では古典派の成書は非常に多いのに、ではなぜ現代派(とよべるほどの)成書はあまりないのだろうか。古典派は、古典という共通の原点があるのに対し、現代派は共通のベースとなるマトモな書物があまりないからだろう。現代針灸治療の具体例は、多くの専門書や学術発表の中に見つけることができ、また多くの鍼灸師により毎日の臨床で行われているはずなのに・・・・、である。なかには整形ペイン疾患は現代針灸で、内科方面の疾患は古典派でと使い分ける鍼灸師もいる。これは内科方面の疾患の現代針灸の方法を知らないことからくるものだ。何しろ公開された情報が少なすぎるので、現状ではやむを得ないことである。
ところで私は、針灸学校の常勤時代と非常勤の現在を通して、20年間以上針灸応用実技の教育に携わってきた。この教科は既存の教科書がなく、各針灸学校の担当教員自身が独自の方法で工夫して教えている。私も日産玉川病院研修時代に学習した内容をベースに治療の理論化を行い、「現代針灸臨床論」と題して、現代針灸の立場から整形、内科、産婦人科、五官科など、ほぼ全診療科目の針灸治療法を現代針灸の立場から学生に教えてきた。

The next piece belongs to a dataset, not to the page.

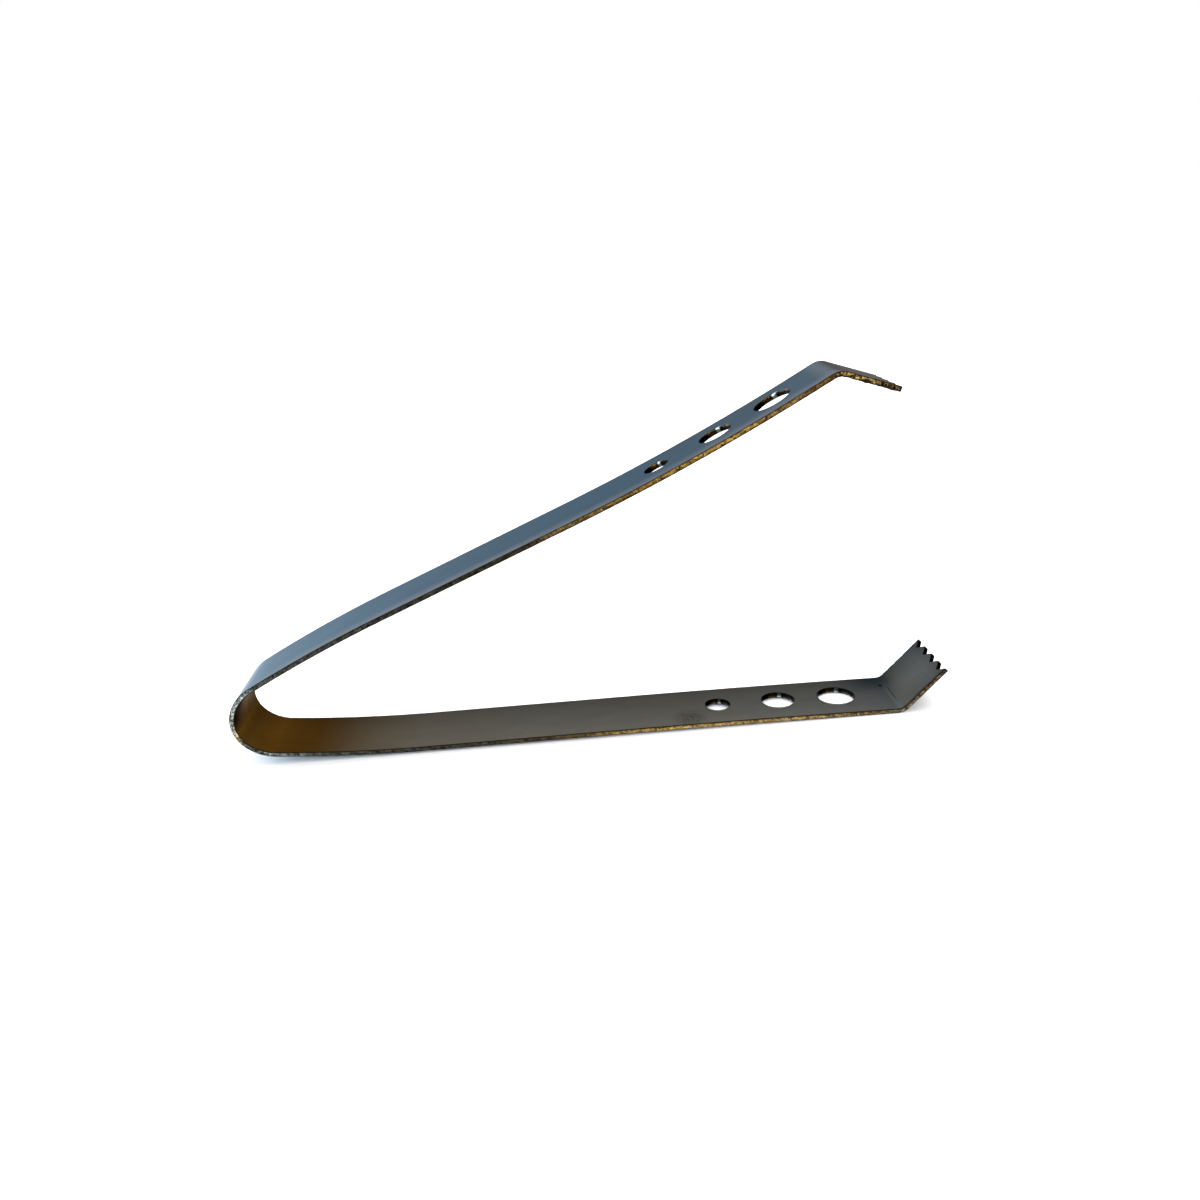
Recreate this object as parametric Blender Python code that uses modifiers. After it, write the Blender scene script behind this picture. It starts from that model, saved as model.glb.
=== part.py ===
"""Spring tongs, bent from one strip of sheet steel, in metres with +Z up.

The strip's mid-line lies in the XZ plane and its width runs along Y. It makes a round bow at -X,
two arms that stand apart in a V, and a toothed claw, bent inwards, at the +X end of each arm.
The tongs lie on the lower arm, whose straight stretch is level. The origin is the centre of the
bottom of the bounding box. The strip flexes on each side of the bow, so there is a joint there,
and the bow, each arm and each claw is a solid of its own.
"""

import math

import bmesh
import bpy
from mathutils import Matrix, Vector

# The strip
WIDTH = 0.018
THICKNESS = 0.0012

# Each arm's mid-line from the middle of the bow to the teeth: metres, and degrees turned inwards
BOW_RADIUS = 0.0078
BOW_TURN = 35.0
SHOULDER_RADIUS = 0.0105
SHOULDER_TURN = 38.0
SPRING_LENGTH = 0.035
SPRING_TURN = 5.75
STRAIGHT_LENGTH = 0.048
FLARE_LENGTH = 0.0653
UPPER_FLARE_TURN = -6.5
LOWER_FLARE_TURN = -1.0
CLAW_BEND_LENGTH = 0.0030
UPPER_CLAW_TURN = 47.6
LOWER_CLAW_TURN = 46.0
CLAW_LENGTH = 0.0125

# Holes along each arm, as (distance from the middle of the bow, diameter)
HOLES = ((0.118, 0.006), (0.133, 0.008), (0.1475, 0.009))
HOLE_SIDES = 48

# Teeth: V notches across the end of each claw
NOTCHES = 4
NOTCH_DEPTH = 0.0017
TOOTH_FLAT = 0.0004

# Where the strip is divided, as distances from the middle of the bow, and the gap left there
JOINT_AT = 0.021
CLAW_AT = 0.1598
GAP = 0.0003

# Facets on the curved stretches
FACET_TURN = 3.0
FACET_LENGTH = 0.008

CUTTER_DEPTH = 0.006
STEEL_COLOUR = (0.30, 0.32, 0.33, 1.0)
STEEL_ROUGHNESS = 0.38

UPPER, LOWER = 1, -1


def clear_scene():
    for old in list(bpy.data.objects):
        bpy.data.objects.remove(old, do_unlink=True)


def new_collection(name):
    made = bpy.data.collections.new(name)
    bpy.context.scene.collection.children.link(made)
    return made


def steel():
    """Plain rolled steel, the one material of the whole strip."""
    material = bpy.data.materials.new("strip_steel")
    material.use_nodes = True
    shader = material.node_tree.nodes["Principled BSDF"]
    shader.inputs["Base Color"].default_value = STEEL_COLOUR
    shader.inputs["Metallic"].default_value = 1.0
    shader.inputs["Roughness"].default_value = STEEL_ROUGHNESS
    return material


def arm_stretches(side):
    """(length, degrees turned inwards) of each stretch of one arm, in order from the bow."""
    flare_turn = UPPER_FLARE_TURN if side == UPPER else LOWER_FLARE_TURN
    claw_turn = UPPER_CLAW_TURN if side == UPPER else LOWER_CLAW_TURN
    return [
        (BOW_RADIUS * math.radians(BOW_TURN), BOW_TURN),
        (SHOULDER_RADIUS * math.radians(SHOULDER_TURN), SHOULDER_TURN),
        (SPRING_LENGTH, SPRING_TURN),
        (STRAIGHT_LENGTH, 0.0),
        (FLARE_LENGTH, flare_turn),
        (CLAW_BEND_LENGTH, claw_turn),
        (CLAW_LENGTH, 0.0),
    ]


def arc_end(x, z, heading, length, turn):
    """(x, z, heading) at the end of an arc that turns clockwise by turn, in radians."""
    if abs(turn) < 1e-9:
        return x + length * math.cos(heading), z + length * math.sin(heading), heading
    radius = length / turn
    end = heading - turn
    return (
        x + radius * (math.sin(heading) - math.sin(end)),
        z + radius * (math.cos(end) - math.cos(heading)),
        end,
    )


def unplaced_station(side, distance):
    """(x, z, heading) on the mid-line, from the middle of the bow, with the V's axis along X."""
    x, z, heading = 0.0, 0.0, math.radians(90)
    for length, turn in arm_stretches(side):
        part = min(max(distance, 0.0), length)
        x, z, heading = arc_end(x, z, heading, part, math.radians(turn) * part / length)
        distance -= length
    return x, side * z, side * heading


def stations(side, start, end):
    """Distances from start to end where the mid-line gets a point: finer where it curves."""
    marks = [start]
    begin = 0.0
    for length, turn in arm_stretches(side):
        steps = max(math.ceil(abs(turn) / FACET_TURN - 1e-6), 1)
        if turn:
            steps = max(steps, math.ceil(length / FACET_LENGTH))
        marks += [begin + length * i / steps for i in range(steps + 1)]
        begin += length
    inside = sorted({round(m, 7) for m in marks if start < m < end})
    return [start, *inside, end]


def arm_length(side):
    return sum(length for length, _ in arm_stretches(side))


# The lower arm's straight stretch starts where its curved stretches end, and is laid level
STRAIGHT_AT = sum(length for length, _ in arm_stretches(LOWER)[:3])
LEVEL = -unplaced_station(LOWER, STRAIGHT_AT)[2]


def levelled_station(side, distance):
    x, z, heading = unplaced_station(side, distance)
    turned = Matrix.Rotation(LEVEL, 2) @ Vector((x, z))
    return turned.x, turned.y, heading + LEVEL


def lowest_and_highest():
    """Corners, in X and Z, of the box round both faces of the levelled strip."""
    xs, zs = [], []
    for side in (UPPER, LOWER):
        for distance in stations(side, 0.0, arm_length(side)):
            x, z, heading = levelled_station(side, distance)
            for half in (-THICKNESS / 2, THICKNESS / 2):
                xs.append(x - half * math.sin(heading))
                zs.append(z + half * math.cos(heading))
    return min(xs), min(zs), max(xs), max(zs)


BOX = lowest_and_highest()
ORIGIN_X = (BOX[0] + BOX[2]) / 2
ORIGIN_Z = BOX[1]


def station(side, distance):
    """(x, z, heading) on the mid-line of the finished tongs."""
    x, z, heading = levelled_station(side, distance)
    return x - ORIGIN_X, z - ORIGIN_Z, heading


def frame_at(side, distance):
    """The strip's own axes there: X along it towards the teeth, Y across it, Z out of its face."""
    x, z, heading = station(side, distance)
    return Matrix.Translation((x, 0, z)) @ Matrix.Rotation(-heading, 4, "Y")


def mesh_from_curve(name, outline, matrix, extrude, closed, collection):
    """A mesh object from a flat curve: a filled slab if closed, and a bare ribbon if not."""
    curve = bpy.data.curves.new(name, "CURVE")
    curve.dimensions = "2D"
    curve.fill_mode = "BOTH" if closed else "NONE"
    curve.extrude = extrude
    spline = curve.splines.new("POLY")
    spline.points.add(len(outline) - 1)
    for point, (u, v) in zip(spline.points, outline):
        point.co = (u, v, 0, 1)
    spline.use_cyclic_u = closed
    guide = bpy.data.objects.new(name + "_guide", curve)
    collection.objects.link(guide)
    guide.matrix_world = matrix
    bpy.context.view_layer.update()
    evaluated = guide.evaluated_get(bpy.context.evaluated_depsgraph_get())
    mesh = bpy.data.meshes.new_from_object(evaluated)
    bpy.data.objects.remove(guide)
    bpy.data.curves.remove(curve)
    made = bpy.data.objects.new(name, mesh)
    collection.objects.link(made)
    made.matrix_world = matrix
    return made


def weld(obj):
    """Joins a filled curve's loose caps to its sides, with every face pointing out."""
    shape = bmesh.new()
    shape.from_mesh(obj.data)
    bmesh.ops.remove_doubles(shape, verts=shape.verts, dist=1e-6)
    bmesh.ops.recalc_face_normals(shape, faces=shape.faces)
    shape.to_mesh(obj.data)
    shape.free()


def strip(name, midline, joint, material, collection):
    """One length of the strip: a ribbon through the mid-line, thickened, with its origin on joint."""
    # a curve's own XY plane becomes the XZ plane, so that its extrusion runs along Y
    upright = Matrix.Rotation(math.radians(90), 4, "X")
    made = mesh_from_curve(name, midline, upright, WIDTH / 2, False, collection)
    made.data.transform(joint.matrix_world.inverted() @ upright)
    made.parent = joint
    made.matrix_parent_inverse = Matrix.Identity(4)
    made.matrix_basis = Matrix.Identity(4)
    weld(made)
    thicken = made.modifiers.new("thickness", "SOLIDIFY")
    thicken.thickness = THICKNESS
    thicken.offset = 0
    thicken.use_even_offset = True
    made.data.materials.append(material)
    made.data.shade_smooth()
    made.data.set_sharp_from_angle(angle=math.radians(30))
    return made


def midline_points(side, start, end):
    return [station(side, distance)[:2] for distance in stations(side, start, end)]


def cut(target, cutter):
    """Takes cutter away from target, and hides it."""
    cutter.hide_render = True
    cutter.display_type = "WIRE"
    boolean = target.modifiers.new("cut_" + cutter.name, "BOOLEAN")
    boolean.operation = "DIFFERENCE"
    boolean.object = cutter


def drill_holes(arm, side, cutters):
    for number, (distance, diameter) in enumerate(HOLES, 1):
        bpy.ops.mesh.primitive_cylinder_add(
            vertices=HOLE_SIDES, radius=diameter / 2, depth=CUTTER_DEPTH
        )
        drill = bpy.context.object
        drill.name = f"{arm.name}_drill_{number}"
        drill.matrix_world = frame_at(side, distance)
        for old in list(drill.users_collection):
            old.objects.unlink(drill)
        cutters.objects.link(drill)
        cut(arm, drill)


def notch_teeth(claw, side, cutters):
    """Cuts the V notches that leave the teeth, with half a tooth at each edge of the strip."""
    pitch = WIDTH / NOTCHES
    half_mouth = (pitch - TOOTH_FLAT) / 2
    overrun = 1.5  # the cutter runs past the end of the claw by half the notch's depth again
    for number in range(1, NOTCHES + 1):
        across = (number - 0.5) * pitch - WIDTH / 2
        outline = [
            (-NOTCH_DEPTH, across),
            (NOTCH_DEPTH * (overrun - 1), across - half_mouth * overrun),
            (NOTCH_DEPTH * (overrun - 1), across + half_mouth * overrun),
        ]
        end = frame_at(side, arm_length(side))
        name = f"{claw.name}_notch_{number}"
        wedge = mesh_from_curve(name, outline, end, CUTTER_DEPTH / 2, True, cutters)
        weld(wedge)
        cut(claw, wedge)


def joint_empty(name, parent, side, collection):
    """An empty on a joint's axis, which runs along Y through the middle of the strip."""
    empty = bpy.data.objects.new(name, None)
    empty.empty_display_size = WIDTH / 2
    collection.objects.link(empty)
    empty.parent = parent
    x, z, _ = station(side, JOINT_AT)
    bpy.context.view_layer.update()
    empty.matrix_world = Matrix.Translation((x, 0, z))
    bpy.context.view_layer.update()
    return empty


def main():
    clear_scene()
    tongs = new_collection("spring_tongs")
    cutters = new_collection("cutters")
    material = steel()

    root = bpy.data.objects.new("tongs_root", None)
    tongs.objects.link(root)
    lower_joint = joint_empty("lower_flex_axis", root, LOWER, tongs)
    upper_joint = joint_empty("upper_flex_axis", lower_joint, UPPER, tongs)

    bow_end = JOINT_AT - GAP / 2
    upper_half = midline_points(UPPER, 0.0, bow_end)
    lower_half = midline_points(LOWER, 0.0, bow_end)
    strip("spring_bow", lower_half[::-1] + upper_half[1:], lower_joint, material, tongs)

    for label, side, holder in (("upper", UPPER, upper_joint), ("lower", LOWER, root)):
        arm_line = midline_points(side, JOINT_AT + GAP / 2, CLAW_AT - GAP / 2)
        arm = strip(label + "_arm", arm_line, holder, material, tongs)
        drill_holes(arm, side, cutters)
        claw_line = midline_points(side, CLAW_AT + GAP / 2, arm_length(side))
        claw = strip(label + "_claw", claw_line, holder, material, tongs)
        notch_teeth(claw, side, cutters)


main()
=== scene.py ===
"""Looks for the spring tongs: one strip of rolled steel, bent into a bow, two arms and two toothed claws.

The strip is made flat, with its holes, teeth, sheared walls and rolled-over rims, and is then bent along
the same path as the CAD solids. Its materials are painted in the strip's own flat axes, so that they
stay with the steel when the bow flexes.
"""

import math
from itertools import pairwise

import bmesh
import bpy
import numpy as np
from mathutils import Matrix, Vector, noise


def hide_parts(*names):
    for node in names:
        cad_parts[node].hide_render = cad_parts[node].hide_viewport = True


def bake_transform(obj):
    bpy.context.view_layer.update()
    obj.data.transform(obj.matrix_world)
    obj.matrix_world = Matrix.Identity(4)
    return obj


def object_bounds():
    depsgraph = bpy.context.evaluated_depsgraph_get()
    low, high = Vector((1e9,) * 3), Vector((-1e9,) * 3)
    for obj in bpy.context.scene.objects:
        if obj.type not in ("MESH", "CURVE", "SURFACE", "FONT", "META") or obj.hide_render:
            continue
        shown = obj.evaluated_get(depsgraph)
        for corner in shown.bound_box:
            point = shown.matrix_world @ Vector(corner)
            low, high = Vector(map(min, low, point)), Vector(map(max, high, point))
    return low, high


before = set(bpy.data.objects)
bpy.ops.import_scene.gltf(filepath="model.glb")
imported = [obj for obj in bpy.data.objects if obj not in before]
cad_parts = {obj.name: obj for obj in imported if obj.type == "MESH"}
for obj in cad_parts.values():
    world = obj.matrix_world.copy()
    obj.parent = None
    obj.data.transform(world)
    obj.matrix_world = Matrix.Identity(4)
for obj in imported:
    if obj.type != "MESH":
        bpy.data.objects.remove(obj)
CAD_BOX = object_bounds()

# Camera: metres and degrees
CAMERA_AT = Vector((-0.003560, -0.221517, 0.114736))
CAMERA_AIM = Vector((0.003472, 0.000048, 0.031791))
CAMERA_ROLL = -3.958
CAMERA_LENS = 30.074

# The strip and its path, as in the CAD model: metres, and degrees turned inwards
WIDTH = 0.018
THICKNESS = 0.0012
BOW_RADIUS = 0.0078
BOW_TURN = 35.0
SHOULDER_RADIUS = 0.0105
SHOULDER_TURN = 38.0
SPRING_LENGTH = 0.035
SPRING_TURN = 5.75
STRAIGHT_LENGTH = 0.048
FLARE_LENGTH = 0.0653
UPPER_FLARE_TURN = -6.5
LOWER_FLARE_TURN = -1.0
CLAW_BEND_LENGTH = 0.0030
UPPER_CLAW_TURN = 47.6
LOWER_CLAW_TURN = 46.0
CLAW_LENGTH = 0.0125
HOLES = ((0.118, 0.006), (0.133, 0.008), (0.1475, 0.009))
NOTCHES = 4
NOTCH_DEPTH = 0.0017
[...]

今回、私の理解した「現代鍼灸」というものに関し、諸先生のご意見・ご批判を頂戴するとともに、「現代針灸」を普及させたく、テキスト内の臨床に役立つ部分を再構成して公開することにした。とりあえず最も需要の多い整形ペインクリニック分野からスタートするが、すこしづつでも、人があまり書いていない内科、泌尿器、産婦人科、耳鼻咽喉科分野にも筆をのばしたいと思う。